A former member of TRIUMF has won the 2008 Nishina Memorial Prize, Japan’s most prestigious annual physics award. Ryu Hayano will receive the award on December 5, celebrating a remarkable career that he began as one of the first PhD students at TRIUMF in the 1970s. He was chosen for the prize for his work on the high resolution spectroscopy of antiprotonic helium that he carried out at CERN.

The Nishina Memorial Foundation was founded in 1955 in honour of Yoshio Nishina, who initiated the study of nuclear physics in Japan. During his lifetime, Nishina encouraged young physicists and promoted physics both in Japan and as an exchange of ideas between countries. The Foundation continues his efforts by awarding the Nishina Memorial Prize to those who achieve excellence in physics, inviting international scientists to Japan to conduct research and lectures, and helping Japanese physicists work abroad.

Hayano earned the prize through studying, since 1997, antiprotonic helium atoms as part of the ASACUSA collaboration at CERN’s antiproton decelerator. The experiment used high-precision laser spectroscopy to “weigh” the mass of the antipronoic helium, by deducing the ratio of antiprotons to electrons. The result is the most precise value to date.

Ryu Hayano completed both his MSc and his PhD at TRIUMF. After his time at the facility, he returned to Japan, where he is currently a professor at the University of Tokyo. He is also leader of the ASACUSA (Atomic Spectroscopy and Collisions Using Slow Antiprotons) group at CERN’s antiproton decelerator. In addition to this recent accolade, Hayano was also awarded the Inoue Prize for Science in 1998 for the discovery of the metastable Sigma hypernucleus and antiprotonic helium atom.

While at TRIUMF earning his degrees, Hayano helped push forward µSR, the study of muon spin, writing the early versions of the µSR data acquisition software.

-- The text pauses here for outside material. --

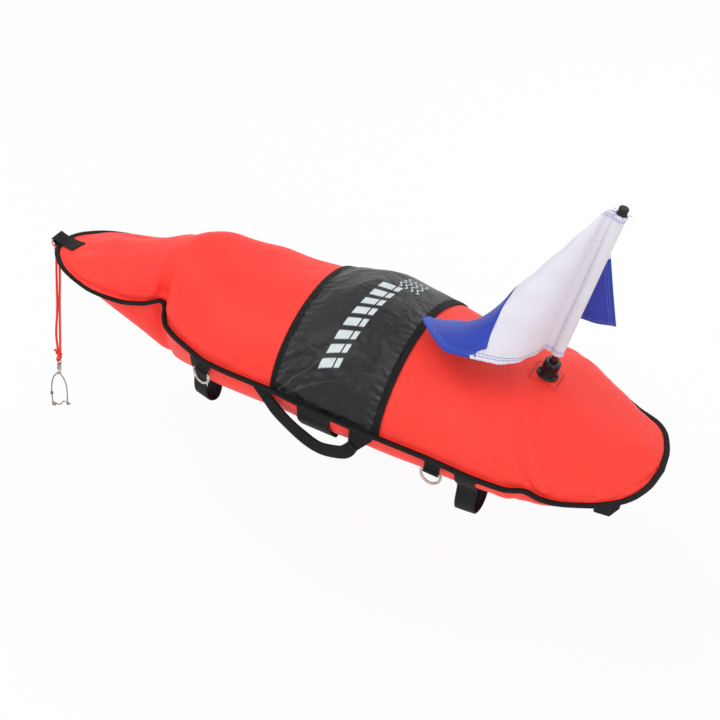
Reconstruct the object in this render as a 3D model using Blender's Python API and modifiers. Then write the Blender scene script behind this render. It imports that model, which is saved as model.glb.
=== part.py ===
"""An inflatable dive flag float.

Two coated fabric panels are welded at a flat flange and bound all round with folded webbing. A
swallowtail flag stands on a mast in a flanged socket, a two-strand lanyard with a swivel and a wire
clip hangs at the nose, and D-rings, a carry handle and webbing loops sit along the near side.

Metres, +Z up. X runs from the nose to the tail, the near side is -Y, and the origin is the middle of
the hull on the plane of its seam.
"""
import math

import bmesh
import bpy
from mathutils import Matrix, Vector
from mathutils.bvhtree import BVHTree

# Clearances
GAP = 0.0003
SEWN_GAP = 0.0007
MERGE = 0.000001
OVERRUN = 0.004

# Hull
LENGTH = 1.0
HALF_WIDTH = 0.166
CROWN_HEIGHT = 0.118
BELLY_DEPTH = 0.116
PANEL_CLOTH = 0.0009
FLANGE = 0.013
FLANGE_GAP = 0.0006
SEAM_LIFT = 0.018
STATION_STEP = 0.065
RIB_STEPS = 10
# Each row is a share of the length, then a share of the half width at the fabric's edge.
OUTLINE_SHARES = (
    (0, 0), (0.002, 0.072), (0.006, 0.145), (0.012, 0.21), (0.022, 0.277), (0.04, 0.367),
    (0.06, 0.428), (0.08, 0.47), (0.11, 0.512), (0.145, 0.524), (0.2, 0.506),
    (0.216, 0.478), (0.226, 0.45), (0.23, 0.448), (0.2345, 0.468), (0.241, 0.545), (0.2465, 0.585),
    (0.252, 0.618), (0.272, 0.699), (0.31, 0.801), (0.35, 0.886), (0.4, 0.904), (0.45, 0.904),
    (0.5, 0.934), (0.56, 0.959), (0.63, 0.973), (0.7, 0.976), (0.78, 1), (0.82, 0.984), (0.85, 0.925),
    (0.87, 0.905), (0.9, 0.838), (0.93, 0.741), (0.95, 0.675), (0.965, 0.61), (0.98, 0.5), (0.99, 0.361),
    (0.996, 0.229), (1, 0),
)
# Share of the length, then share of the seam's lift at its two puckers.
LIFT_SHARES = (
    (0, 0), (0.16, 0), (0.2, 0.45), (0.216, 0.8), (0.227, 1), (0.234, 0.78), (0.241, 0.42),
    (0.2465, 0.17), (0.252, 0), (0.31, 0), (0.82, 0), (0.85, 0.3), (0.87, 0.09), (0.9, 0), (1, 0),
)
# Share of the length, then share of the crown's height and of the belly's depth.
CROWN_SHARES = (
    (0, 0), (0.03, 0.051), (0.06, 0.161), (0.1, 0.288), (0.15, 0.42), (0.2, 0.6), (0.22, 0.718),
    (0.25, 0.86), (0.28, 0.847), (0.3, 0.833), (0.34, 0.787), (0.38, 0.778), (0.42, 0.792),
    (0.46, 0.851), (0.49, 0.943), (0.53, 1), (0.57, 0.988), (0.6, 0.97), (0.66, 0.906), (0.7, 0.851),
    (0.75, 0.801), (0.8, 0.738), (0.85, 0.62), (0.9, 0.43), (0.95, 0.23), (1, 0),
)
BELLY_SHARES = (
    (0, 0), (0.03, 0.052), (0.06, 0.172), (0.1, 0.371), (0.15, 0.612), (0.2, 0.9), (0.22, 1),
    (0.24, 0.98), (0.27, 0.92), (0.3, 0.862), (0.4, 0.827), (0.5, 0.801), (0.6, 0.758), (0.7, 0.724),
    (0.75, 0.68), (0.8, 0.603), (0.85, 0.5), (0.9, 0.362), (0.95, 0.19), (1, 0),
)
SPINE_FRONT_SHARE = 0.06
SPINE_REAR_SHARE = 0.9
PUCKER_START_SHARE = 0.19
PUCKER_END_SHARE = 0.28
PROBE = 0.0001
# Share of the length, then share of the tail's swing to the near side.
TAIL_SWING = 0.008
SWING_SHARES = (
    (0, 0), (0.82, 0), (0.85, 0.4), (0.87, 0.7), (0.9, 1), (0.93, 1), (0.95, 0.62), (0.965, 0.22),
    (0.98, 0), (1, 0),
)

# Seam binding
BINDING_CLOTH = 0.0012
BINDING_DEPTH = 0.0105
BINDING_HALF_INSIDE = FLANGE_GAP / 2 + PANEL_CLOTH + SEWN_GAP
BINDING_HALF = BINDING_HALF_INSIDE + BINDING_CLOTH
BINDING_FOLD_SHARE = 0.45

# Band over the top panel
BAND_FRONT = -0.05
BAND_REAR = 0.124
BAND_CLOTH = 0.0008
BAND_STANDOFF = 0.0006
BAND_TAPE = 0.011
BAND_TAPE_CLOTH = 0.0014

# Flag
FLAG_HEIGHT = 0.2455
FLY = 0.25
WHITE_WIDTH = 0.13
NOTCH = 0.065
FLAG_CLOTH = 0.0007
SLEEVE_BOTTOM = 0.0385
SLEEVE_HALF_LONG = 0.0085
SLEEVE_HALF_WIDE = 0.0068
FOLD_START = 0.018
LEAVE_TURN = math.radians(8)
TAIL_FOLD_OUT = 0.06
TAIL_CURL_RADIUS = 0.154
WHITE_ROWS = 9
BLUE_ROWS = 6
STRIP_COLUMNS = 2
FAN_STEP = math.radians(6)
# The cloth hangs in a cone from its top hoist corner. Each row gives one ruling: its share of the
# quarter turn from the hoist to the top edge, then how far it leans forward and to the near side, as
# shares of its own length.
RULING_SHARES = (
    (0, 0.162, 0), (0.167, 0.259, 0.248), (0.333, 0.465, 0.291), (0.5, 0.518, 0.083),
    (0.667, 0.348, 0.018), (0.833, 0.132, -0.186), (1, -0.133, -0.312),
)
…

Jess Brewer recalls the incredible work that Ryu Hayano performed and believes that “µSR might not have flourished here without his contributions”. Working with Jess Brewer and Toshi Yamazaki, he participated in some of the first published µSR experiments at TRIUMF. Although he later moved on to particle and nuclear physics, Hayano maintained his relationship with Canadian scientists through collaborations such as the kaonic atom experiment at KEK and the ALPHA antihydrogen experiment at CERN.

TRIUMF offers our congratulations to Ryu Hayano for this most recent recognition of a career that has led to groundbreaking work in several different fields of physics.